Lleno de santa indignación quiso Sidi-Mohamed marchar en persona contra los revoltosos, pero una grave dolencia le postró en el lecho y al cabo de una semana expiró, entre las lamentaciones de los buenos muslimes que tan felices habían sido bajo su paternal gobierno.

El nuevo Sultán no disimuló su inquina contra los españoles y por primera providencia mandó decapitar al primer Ministro de su padre, después de haberle hecho despellejar vivo y sus manos, cortadas a cercén, fueron clavadas en las puertas del Consulado Español de Tetuán; nuestro representante atendió presuroso tan contundente aviso y más que a paso se alejó de tan peligrosa vecindad, poniendo agua de por medio.

Habiéndonos pillado, como siempre, totalmente desprevenidos el brusco cambio de política, fue sobre manera fácil y hacedero a Muley Yezid, ayudado por sus rubios amigos, los ingleses, arrancarnos la concesión, que sobre el puerto de Tánger nos hiciera su padre Sidi-Mohamed, dejándonos por puertas y sin otro derecho que el del pataleo diplomático, reducido durante varios años a notas y contra-notas; es decir, música celestial.
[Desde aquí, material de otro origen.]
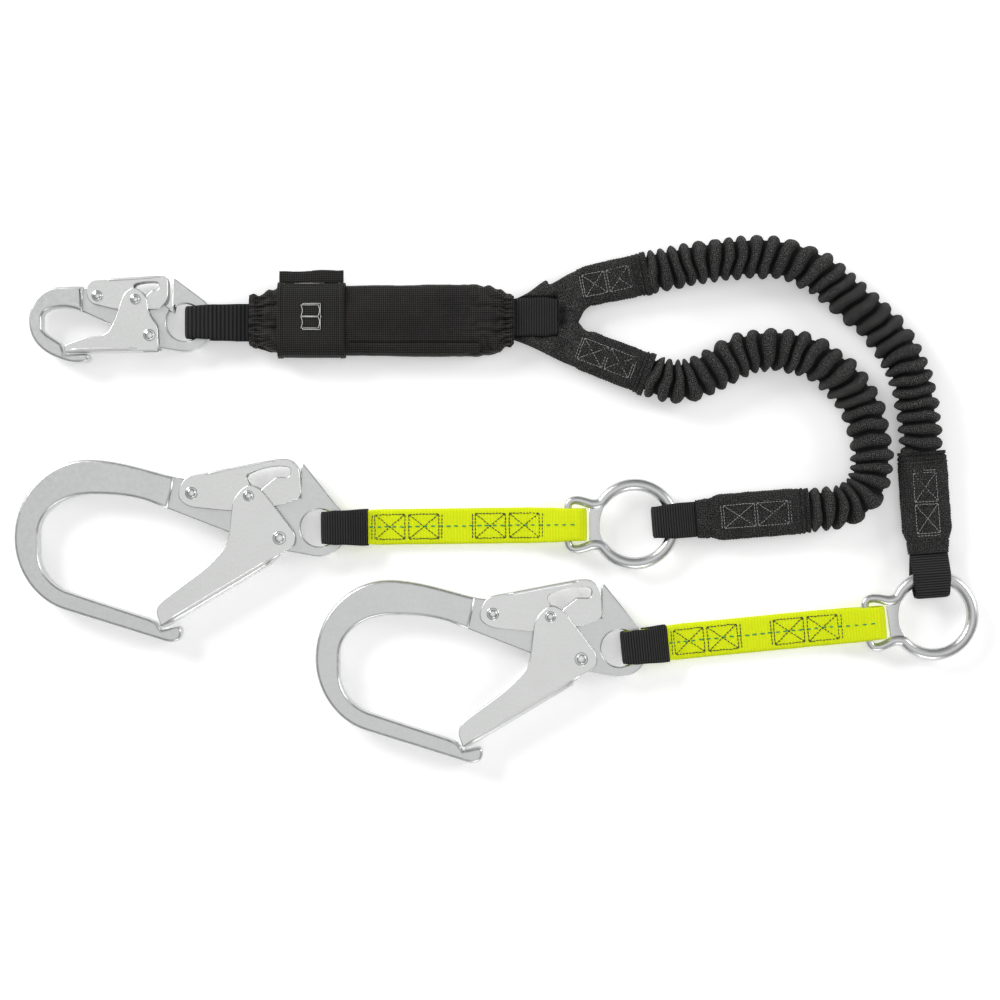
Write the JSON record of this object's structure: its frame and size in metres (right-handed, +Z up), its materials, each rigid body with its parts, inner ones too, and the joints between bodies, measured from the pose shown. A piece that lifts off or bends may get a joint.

Los hijos de Sidi-Mohamed se enzarzaron en una guerra civil que
terminó con el reinado del Al-Yezid
No contento el «Zaar» con habernos expulsado violentamente de sus dominios», se atrevió a declararnos una guerra que no llegó a estallar, por haberse alzado en armas contra él, sus hermanos Hissan y Muslama, con la colaboración del general Abderrahman ben Nasir, que le tomaron las ciudades de Fez y Marrakesh y a la postre le vencieron en una batalla que le costó el Trono y la vida, después de un tempestuoso reinado de dos años en constante guerra civil.

España apoyó el levantamiento contra Yezid y Carlos IV mandó las fragatas “Santa Catalina” y “Santa Florentina” con dinero y pertrechos de guerra para los sublevados.